Kapitel 8 ist also die Offenbarung Gottes im Zeugnis und als Licht, während die Kapitel Joh 9 – 10 die Offenbarung der wirksamen Gnade enthalten, die die Schafe unter die Sorge des Sohnes und der Liebe des Vaters bringt 3. Beachten wir auch, dass der Wolf kommen und die Schafe rauben kann, wenn Mietlinge da sind; aber aus des Heilands Händen kann er sie nicht rauben.

Am Ende des Kapitels sehen wir die Juden Steine aufheben, um Jesum zu steinigen, weil Er Sich Selbst Gott gleich machte; aber der Herr sucht ihnen nicht die Wahrheit von dem, was Er ist, zu beweisen, sondern zeigt ihnen, nach ihren eigenen Grundsätzen und dem Zeugnisse der Schriften, dass sie in diesem Falle Unrecht hatten.
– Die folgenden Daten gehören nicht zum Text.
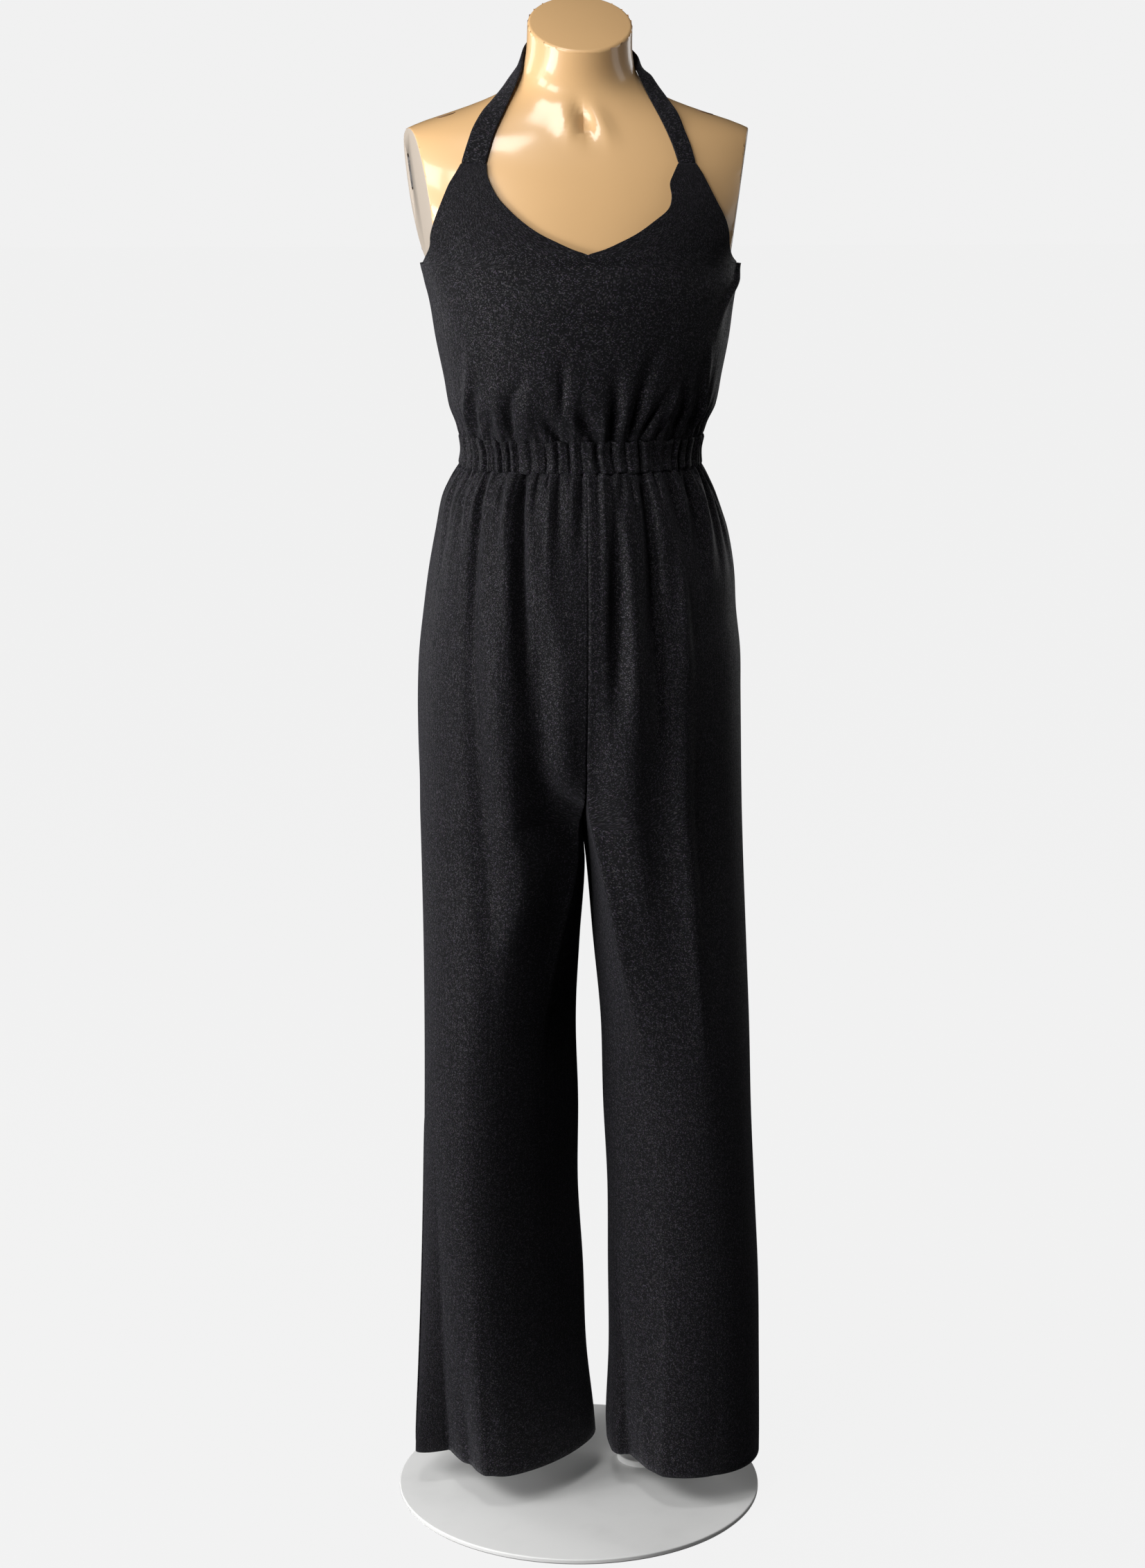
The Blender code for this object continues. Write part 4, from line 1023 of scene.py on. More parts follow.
# ---------------------------------------------------------------- trousers
@dataclass
class Trousers:
    """Four wide-legged pieces, gathered into the band and falling straight to the hem."""

    hem: float = 0.046
    crotch: float = 0.775
    fork: float = 0.845
    round_from: float = 0.925
    top: float = WAIST_LOW + SEAM_LAP
    body_share: float = 0.658
    inside_from: float = 0.70
    inside_to: float = 0.92
    seam_sink: float = 0.0125
    seam_groove: float = 0.0002
    seam_reach: float = 1.8
    hips: Profile = Profile(
        Girth(0.775, 0.169, 0.174, 0.106, 0.112),
        Girth(0.812, 0.169, 0.173, 0.1105, 0.1165),
        Girth(0.857, 0.170, 0.172, 0.1160, 0.1220),
        Girth(0.902, 0.170, 0.171, 0.120, 0.126),
        Girth(0.946, 0.168, 0.170, 0.121, 0.127),
        Girth(0.990, 0.163, 0.165, 0.120, 0.124),
        Girth(1.034, 0.157, 0.162, 0.117, 0.118),
        Girth(1.077, 0.149, 0.154, 0.112, 0.110),
        Girth(1.110, 0.1420, 0.1430, 0.105, 0.102),
        Girth(1.128, 0.1335, 0.1345, 0.099, 0.096),
        Girth(1.1415, 0.1255, 0.1265, 0.0935, 0.0905),
    )
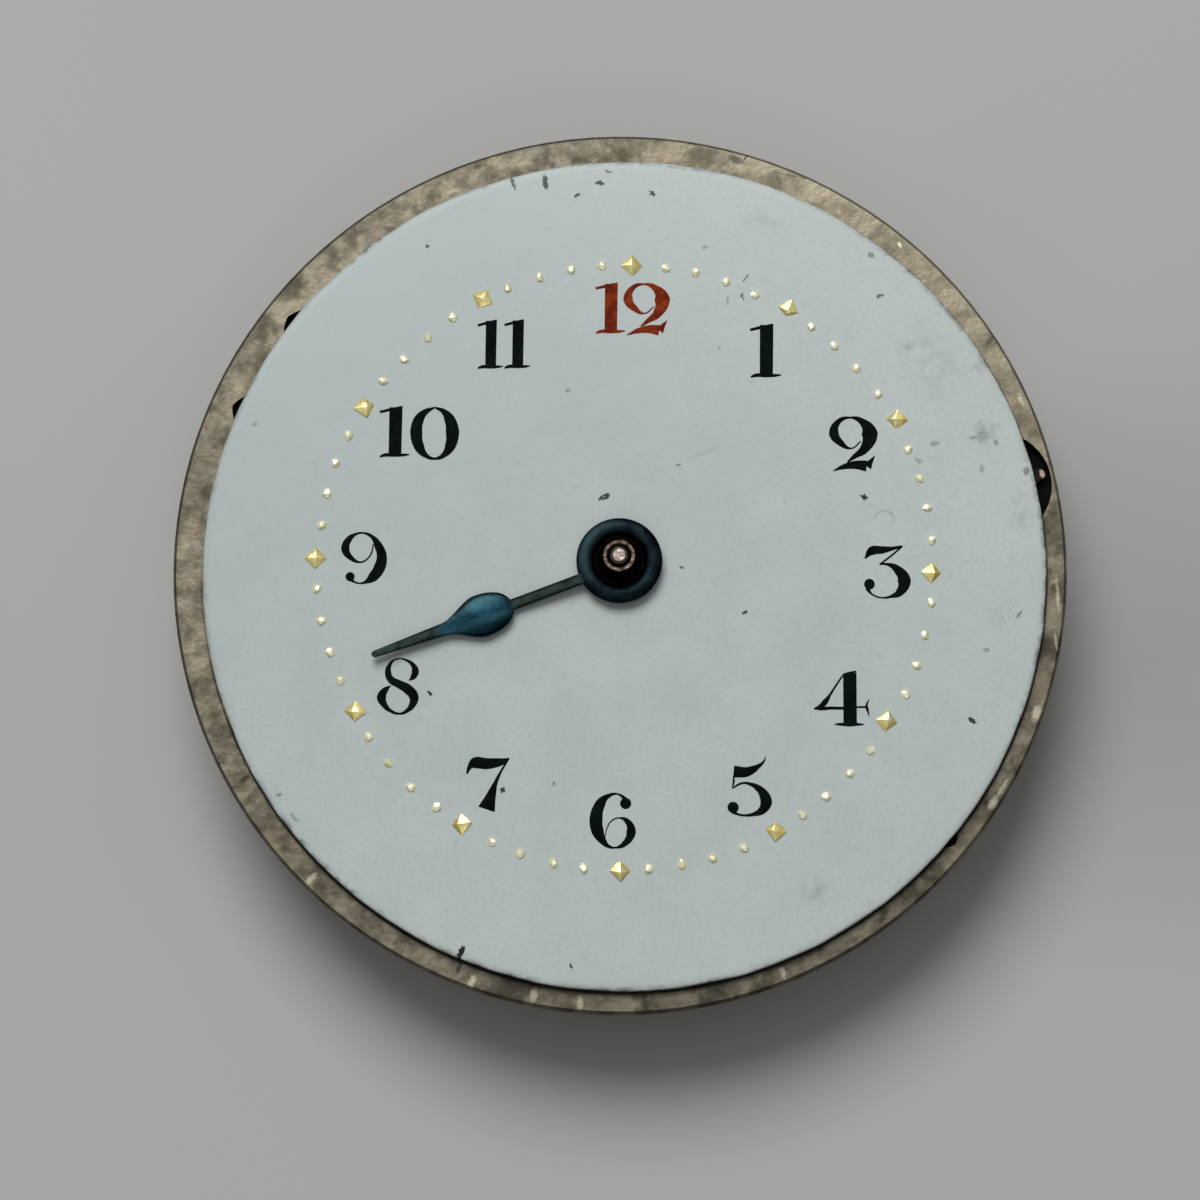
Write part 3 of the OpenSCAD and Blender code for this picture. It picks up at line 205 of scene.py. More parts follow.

Von neuem beruft Er Sich auf Seine eigenen Worte und Werke, die bewiesen, dass Er in dem Vater und der Vater in Ihm war. Als sie aber wiederum Steine aufheben, verlässt Er sie endgültig. Es war um Israel ganz und gar geschehen.

Fußnoten

  • 1 Nicht „ein Hof“. Es gibt jetzt keinen Hof.
  • 2 Liebe und Gehorsam sind die leitenden Grundsätze des göttlichen Lebens. Dies wird in Bezug auf uns in der ersten Epistel des Johannes entwickelt. Ein anderes Merkmal des göttlichen Lebens in dem Geschöpf ist die Abhängigkeit, und diese war in Jesu als Mensch völlig geoffenbart.
  • 3 Johannes spricht, wie schon wiederholt bemerkt, von Gott, wenn er von einer heiligen Natur und von der Verantwortlichkeit des Menschen redet; von dem Vater und dem Sohne, wenn er von Gnade redet.